Data type of the first training sample: torch.FloatTensor
Size of the first training sample: torch.Size([1, 28, 28])

This indicates that the first image is a grayscale image sized 28×28 pixels.

Building a Baseline Model with Multilayer Perceptrons

Before approaching convolutional networks, it’s essential to establish a baseline using a simple multilayer perceptron (MLP). This straightforward model provides a framework for understanding how more advanced architectures function.

You can create a basic MLP model as follows:

import torch.nn as nn
import torch.optim as optim

class Baseline(nn.Module):
    def __init__(self):
        super(Baseline, self).__init__()
        self.layer1 = nn.Linear(784, 784)  # Input to hidden layer
        self.activation1 = nn.ReLU()
        self.layer2 = nn.Linear(784, 10)    # Hidden to output layer

    def forward(self, x):
        x = self.activation1(self.layer1(x))
        x = self.layer2(x)
        return x

Creating a Simple Convolutional Neural Network for MNIST

With a better understanding of the basics, let’s build a convolutional neural network (CNN) for the MNIST dataset. CNNs are designed to work effectively with image data, preserving spatial hierarchies.

Here’s an example of how to define a simple CNN architecture:

class CNN(nn.Module):
    def __init__(self):
        super(CNN, self).__init__()
        self.conv1 = nn.Conv2d(1, 32, kernel_size=5)  # First convolutional layer
        self.pool = nn.MaxPool2d(kernel_size=2)       # Pooling layer
        self.fc1 = nn.Linear(32 * 12 * 12, 128)      # Fully connected layer

    def forward(self, x):
        x = self.pool(F.relu(self.conv1(x)))  # Apply conv and activation
        x = x.view(-1, 32 * 12 * 12)          # Flatten
        x = F.relu(self.fc1(x))                # Fully connected layer with activation
        return x

Implementing the LeNet5 Architecture for MNIST

The LeNet5 model, developed specifically for digit recognition, uses multiple convolutional layers.
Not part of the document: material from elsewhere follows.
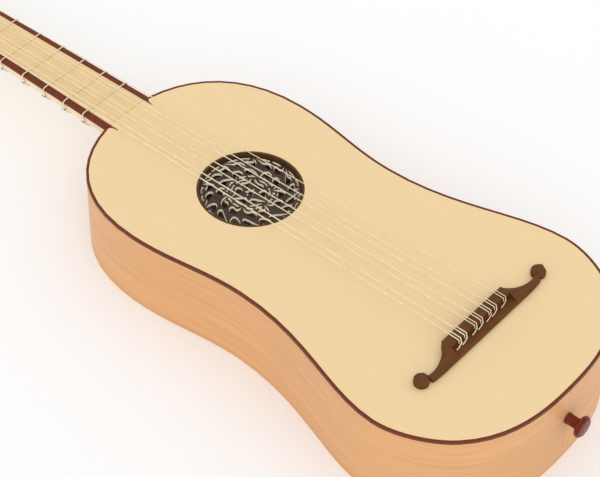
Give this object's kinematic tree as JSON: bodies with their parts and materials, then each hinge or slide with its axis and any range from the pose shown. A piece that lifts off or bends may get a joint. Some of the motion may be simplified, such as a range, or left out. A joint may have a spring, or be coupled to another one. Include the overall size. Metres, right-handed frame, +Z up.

Here’s how to implement it in PyTorch:

class LeNet5(nn.Module):
    def __init__(self):
        super(LeNet5, self).__init__()
        self.conv1 = nn.Conv2d(1, 6, kernel_size=5, stride=1, padding=2)
        self.act1 = nn.Tanh()
        self.pool1 = nn.AvgPool2d(kernel_size=2, stride=2)
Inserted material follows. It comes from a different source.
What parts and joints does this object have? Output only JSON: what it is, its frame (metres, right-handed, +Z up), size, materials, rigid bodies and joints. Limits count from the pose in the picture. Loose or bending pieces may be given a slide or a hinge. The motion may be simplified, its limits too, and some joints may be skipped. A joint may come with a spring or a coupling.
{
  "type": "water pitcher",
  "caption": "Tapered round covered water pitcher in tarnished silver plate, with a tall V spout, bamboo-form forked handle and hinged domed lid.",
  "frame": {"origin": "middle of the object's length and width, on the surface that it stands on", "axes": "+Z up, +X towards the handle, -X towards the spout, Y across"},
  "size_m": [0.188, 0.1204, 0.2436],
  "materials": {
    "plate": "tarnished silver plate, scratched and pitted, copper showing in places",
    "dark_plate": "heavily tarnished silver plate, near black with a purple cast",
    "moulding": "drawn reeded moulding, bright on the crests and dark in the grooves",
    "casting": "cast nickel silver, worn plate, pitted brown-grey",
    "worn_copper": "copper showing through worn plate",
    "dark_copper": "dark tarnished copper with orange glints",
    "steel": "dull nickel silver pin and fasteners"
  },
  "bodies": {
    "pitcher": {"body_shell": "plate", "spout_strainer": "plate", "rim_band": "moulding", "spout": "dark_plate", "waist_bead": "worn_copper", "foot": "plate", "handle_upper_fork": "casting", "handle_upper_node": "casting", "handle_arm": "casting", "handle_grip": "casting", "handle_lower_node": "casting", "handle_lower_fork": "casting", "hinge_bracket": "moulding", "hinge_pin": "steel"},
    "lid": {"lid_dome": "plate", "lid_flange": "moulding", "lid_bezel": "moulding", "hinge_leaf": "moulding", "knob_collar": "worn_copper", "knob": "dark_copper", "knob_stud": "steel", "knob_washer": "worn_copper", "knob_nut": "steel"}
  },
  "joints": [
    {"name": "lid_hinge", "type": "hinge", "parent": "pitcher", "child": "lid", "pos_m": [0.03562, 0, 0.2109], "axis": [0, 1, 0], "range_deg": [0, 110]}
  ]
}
        self.conv2 = nn.Conv2d(6, 16, kernel_size=5, stride=1, padding=0)
        self.act2 = nn.Tanh()
        self.pool2 = nn.AvgPool2d(kernel_size=2, stride=2)
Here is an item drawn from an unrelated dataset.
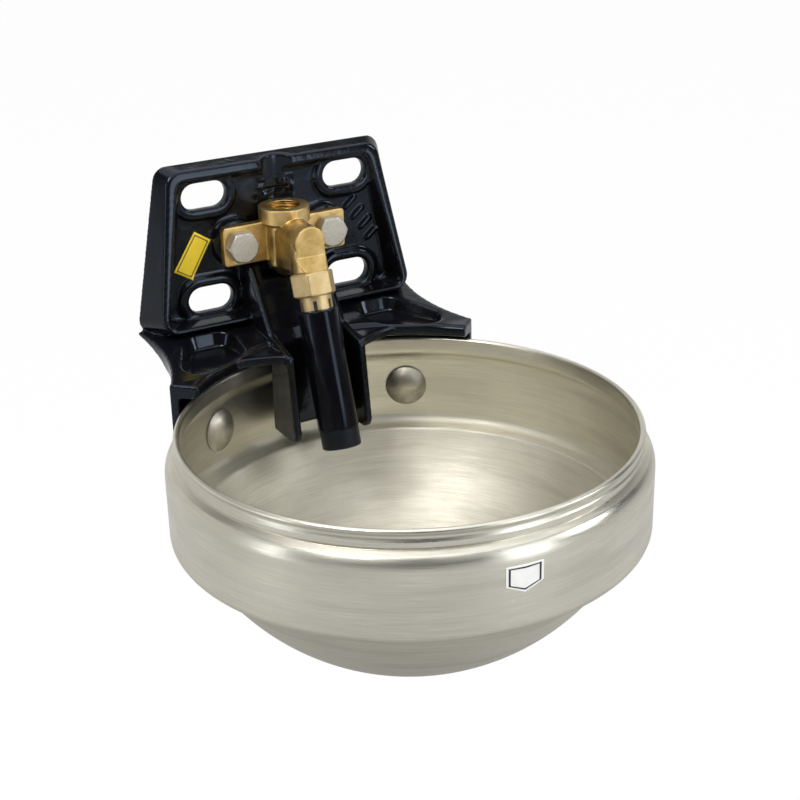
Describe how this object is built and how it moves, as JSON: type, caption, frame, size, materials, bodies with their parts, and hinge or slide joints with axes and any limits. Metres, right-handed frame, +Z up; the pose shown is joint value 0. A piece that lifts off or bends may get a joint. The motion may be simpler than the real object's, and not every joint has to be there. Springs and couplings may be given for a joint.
{
  "type": "livestock drinking bowl",
  "caption": "Wall-hung round drinking bowl for livestock: deep-drawn steel bowl on an enamelled cast back plate with a brass valve worked by a hanging push tube.",
  "frame": {"origin": "centre of the pattern of wall slots, on the wall plane", "axes": "+X to the right for someone who faces the wall, +Y into the wall, +Z up"},
  "size_m": [0.259, 0.2895, 0.2463],
  "materials": {
    "enamel": "glossy near-black vitreous enamel over grey iron",
    "stainless_sheet": "satin, drawn and circularly brushed stainless sheet",
    "stainless_bolt": "bright stainless fasteners",
    "stainless_turned": "turned stainless",
    "galvanised_steel": "dull speckled zinc",
    "cast_brass": "satin cast brass, machined faces brighter",
    "turned_brass": "turned brass",
    "tube_plastic": "gloss black",
    "black_rubber": "matt black rubber"
  },
  "bodies": {
    "frame": {"back_plate": "enamel", "bowl": "stainless_sheet", "bowl_bolts": "stainless_bolt", "bowl_seals": "black_rubber", "bowl_washers": "stainless_bolt", "bowl_nuts": "stainless_bolt", "valve_body": "cast_brass", "valve_bolts": "galvanised_steel", "union_nut": "turned_brass", "nut_seal": "black_rubber", "valve_seat": "turned_brass", "seat_seal": "black_rubber", "spring_retainer": "turned_brass", "inlet_strainer": "stainless_bolt"},
    "rocker": {"rocker_ring": "turned_brass"},
    "tube": {"tube_sleeve": "stainless_turned", "tube_ferrule": "turned_brass", "drinking_tube": "tube_plastic", "tube_bumper": "black_rubber"},
    "stem": {"valve_stem": "stainless_turned", "stem_disc": "black_rubber", "closing_spring": "stainless_turned"}
  },
  "joints": [
    {"name": "tube_side", "type": "hinge", "parent": "frame", "child": "rocker", "pos_m": [0, -0.05276, -0.01946], "axis": [0, 0.9537, -0.3007], "range_deg": [-4.5, 4.5], "stiffness_Nm_per_rad": 0.15},
    {"name": "tube_push", "type": "hinge", "parent": "rocker", "child": "tube", "pos_m": [0, -0.05966, -0.01577], "axis": [1, 0, 0], "range_deg": [0, 6], "stiffness_Nm_per_rad": 0.15, "springref_deg": -28.65},
    {"name": "stem_lift", "type": "slide", "parent": "frame", "child": "stem", "axis": [0, 0.3007, 0.9537], "range_m": [0, 0.0009], "deforming": ["closing_spring"]}
  ],
  "couplings": [
    {"joint": "stem_lift", "follows": "tube_push", "m_per_rad": 0.0077}
  ]
}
        self.conv3 = nn.Conv2d(16, 120, kernel_size=5, stride=1, padding=0)
        self.act3 = nn.Tanh()

        self.flat = nn.Flatten()
        self.fc1 = nn.Linear(1 * 1 * 120, 84)
        self.act4 = nn.Tanh()
        self.fc2 = nn.Linear(84, 10)

    def forward(self, x):
        x = self.act1(self.conv1(x))
        x = self.pool1(x)
        x = self.act2(self.conv2(x))
        x = self.pool2(x)
        x = self.act3(self.conv3(x))
        x = self.act4(self.fc1(self.flat(x)))
        x = self.fc2(x)
        return x

Training the Model

Train the model using a DataLoader to efficiently manage batching. Set the loss function and optimizer before beginning the training loop:

# Set up DataLoaders for training and testing
train_loader = DataLoader(train_set, batch_size=64, shuffle=True)
test_loader = DataLoader(test_set, batch_size=64, shuffle=False)

model = LeNet5()
optimizer = optim.Adam(model.parameters(), lr=0.001)
criterion = nn.CrossEntropyLoss()  # Appropriate for multi-class classification

for epoch in range(10):  # Train for 10 epochs
    model.train()
    for inputs, labels in train_loader:
        optimizer.zero_grad()
        outputs = model(inputs)
        loss = criterion(outputs, labels)
        loss.backward()
        optimizer.step()

    # Validation
    model.eval()
    correct = 0
    total = 0
    with torch.no_grad():
        for inputs, labels in test_loader:
            outputs = model(inputs)
            predicted = torch.argmax(outputs, 1)
            total += labels.size(0)
            correct += (predicted == labels).sum().item()

    accuracy = 100 * correct / total
    print(f'Epoch [{epoch + 1}/10]: Accuracy: {accuracy:.2f}%')

Summary

In this tutorial, you learned how to implement the LeNet5 model for handwritten digit recognition using the MNIST dataset in PyTorch. You covered:

How to load the MNIST dataset using torchvision.
How to develop and evaluate a baseline neural network model.
How to implement and run a convolutional neural network for image classification.

Armed with this knowledge, you can now delve deeper into deep learning projects and explore the possibilities of building more advanced models using PyTorch.